The combined action of the light from this massive star ionizing and compressing the rim of the cloud, and the wind from the young stars shifting gas from the center outward, lead to very high compression in the Elephant Trunk Nebula. This pressure has triggered the current generation of protostars.
40x180sec Lights each in Ha, Sii and Oii filters, with Darks, Flats and Bias. Sii is mapped to Red, Ha to Green and Oiii to Blue, with the channels then adjusted to give the classic Hubble Palette.

NGC281 - Pacman Nebula

This is NGC 281, The Pacman Nebula in Cassiopeia. Also catalogued as IC 11, Sh2-184, Sharpless 184, LBN 616 and LBN 123.
NGC 281 is a bright emission nebula, and part of an H II region, in the northern constellation of Cassiopeia; it is part of the Milky Way's Perseus Spiral Arm. This 20×30 arcmin sized nebulosity is also associated with open cluster IC 1590, several Bok globules, the multiple star B1, and measures over 50 lightyears across. A recent estimate of its distance shows it lies around 9200 lightyears from us. It is known as the Pacman Nebula for its resemblance to the video game character.
E. E. Barnard discovered this nebula in August 1883, and described it as "a large faint nebula, very diffuse." The nebula region is visible in amateur telescopes from dark sky locations.
This image is comprised of 120x180sec lights, 40 each through Ha, Sii and Oiii filters, with all of the associated Flats, Darks and Bias, and represents around 6hrs exposure (not including the calibration frames). It was taken over the course of 3 nights last week.
The image was processed in PixInsight, with Sii mapped to Red, Ha mapped to Green and Oiii mapped to Blue. The colour channels were then adjusted independently to produce the classic Hubble Palette, where the red and ochre colours represent predominantly Ha emissions (with a little Sii),  with the blues and cyans representing the Oii emissions.

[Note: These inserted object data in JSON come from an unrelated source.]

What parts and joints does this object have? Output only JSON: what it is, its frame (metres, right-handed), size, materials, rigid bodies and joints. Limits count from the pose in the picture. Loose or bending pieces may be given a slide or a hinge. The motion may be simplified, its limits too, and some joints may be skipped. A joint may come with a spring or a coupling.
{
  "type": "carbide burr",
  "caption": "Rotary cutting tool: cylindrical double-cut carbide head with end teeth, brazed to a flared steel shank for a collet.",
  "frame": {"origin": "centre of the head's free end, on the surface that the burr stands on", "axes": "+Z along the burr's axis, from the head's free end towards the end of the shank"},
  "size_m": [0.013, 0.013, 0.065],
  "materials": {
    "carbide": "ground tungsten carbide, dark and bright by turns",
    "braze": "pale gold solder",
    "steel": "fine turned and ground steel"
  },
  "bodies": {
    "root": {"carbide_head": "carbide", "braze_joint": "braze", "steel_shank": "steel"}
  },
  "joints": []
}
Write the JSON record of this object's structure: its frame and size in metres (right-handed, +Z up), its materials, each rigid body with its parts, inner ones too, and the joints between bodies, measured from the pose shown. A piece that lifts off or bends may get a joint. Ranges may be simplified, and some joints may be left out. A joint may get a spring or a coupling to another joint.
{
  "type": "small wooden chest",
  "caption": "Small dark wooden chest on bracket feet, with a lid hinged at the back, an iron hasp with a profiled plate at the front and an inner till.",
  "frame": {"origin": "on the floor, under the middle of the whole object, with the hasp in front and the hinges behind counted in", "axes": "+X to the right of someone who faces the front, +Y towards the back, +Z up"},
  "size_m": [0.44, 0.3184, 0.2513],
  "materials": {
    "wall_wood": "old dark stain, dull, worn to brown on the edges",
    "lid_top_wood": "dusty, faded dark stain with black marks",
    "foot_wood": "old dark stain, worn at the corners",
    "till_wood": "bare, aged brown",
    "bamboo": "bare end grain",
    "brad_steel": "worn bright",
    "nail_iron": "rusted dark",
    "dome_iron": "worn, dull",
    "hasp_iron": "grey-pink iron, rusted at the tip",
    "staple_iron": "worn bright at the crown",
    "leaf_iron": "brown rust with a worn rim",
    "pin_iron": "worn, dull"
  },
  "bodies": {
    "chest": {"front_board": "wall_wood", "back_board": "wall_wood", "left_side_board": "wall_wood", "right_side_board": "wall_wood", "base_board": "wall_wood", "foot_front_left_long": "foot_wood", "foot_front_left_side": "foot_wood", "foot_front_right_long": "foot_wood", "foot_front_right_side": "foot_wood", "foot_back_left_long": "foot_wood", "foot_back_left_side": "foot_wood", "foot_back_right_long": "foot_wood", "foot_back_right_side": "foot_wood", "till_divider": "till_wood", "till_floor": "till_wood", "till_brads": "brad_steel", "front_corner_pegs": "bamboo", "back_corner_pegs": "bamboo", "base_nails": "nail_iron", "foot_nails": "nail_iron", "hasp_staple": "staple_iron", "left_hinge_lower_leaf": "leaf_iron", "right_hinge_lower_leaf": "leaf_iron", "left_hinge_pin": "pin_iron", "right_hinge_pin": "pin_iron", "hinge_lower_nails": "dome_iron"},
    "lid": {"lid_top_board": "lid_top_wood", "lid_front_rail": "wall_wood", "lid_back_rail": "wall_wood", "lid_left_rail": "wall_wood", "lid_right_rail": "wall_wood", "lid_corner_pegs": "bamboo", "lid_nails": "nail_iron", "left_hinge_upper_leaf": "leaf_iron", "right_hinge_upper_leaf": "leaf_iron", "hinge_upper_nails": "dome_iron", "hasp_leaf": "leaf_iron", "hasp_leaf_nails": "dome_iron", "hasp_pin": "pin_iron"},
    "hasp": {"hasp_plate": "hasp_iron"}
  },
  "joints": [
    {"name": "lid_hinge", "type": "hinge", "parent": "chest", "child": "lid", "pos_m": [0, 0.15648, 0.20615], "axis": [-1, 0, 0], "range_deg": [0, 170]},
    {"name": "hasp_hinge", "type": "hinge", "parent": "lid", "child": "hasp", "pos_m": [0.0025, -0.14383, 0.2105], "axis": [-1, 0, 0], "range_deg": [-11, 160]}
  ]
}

NGC6979 - Pickering's Triangle

Pickering's Triangle is a small part of the Veil Nebula. The Veil Nebula is a cloud of heated and ionized gas and dust in the constellation Cygnus. 

The source supernova was a star 20 times more massive than the Sun, which exploded around 8,000 years ago. The remnants have since expanded to cover an area of the sky roughly 3 degrees in diameter (about 6 times the diameter of the full Moon). The distance to the nebula is not precisely known, but data suggests a distance of about 1,470 light-years. 

The analysis of the emissions from the nebula indicate the presence of Sulphur (Sii), Hydrogen (Ha) and Oxygen (Oiii). In this image, these wavelengths have been mapped to the Red, Green and Blue channels respectively; this is commonly known as the Hubble Palette (SHO). Almost all of the light from this nebula is emitted in the Oxygen wavelength, giving a predominantly blue colour.  The deep orange areas  are a mixture of Sulphur and Hydrogen. 

Some parts of the image appear to be rope-like filaments. The standard explanation is that the shock waves are so thin that the shell is visible only when viewed exactly edge-on, giving the shell the appearance of a filament.  

Even though the nebula has a relatively bright integrated magnitude of 7, it is spread over so large an area that the surface brightness is quite low, so the nebula is notorious among astronomers for being difficult to see. However, apparently it can be seen clearly in a telescope using an Oiii filter (a filter isolating the wavelength of light from doubly ionized oxygen).


This image is 16x180secs each Sii, Ha and Oiii, filters with Darks, Flats and Bias. Processed in PixInsight and finished in Photoshop.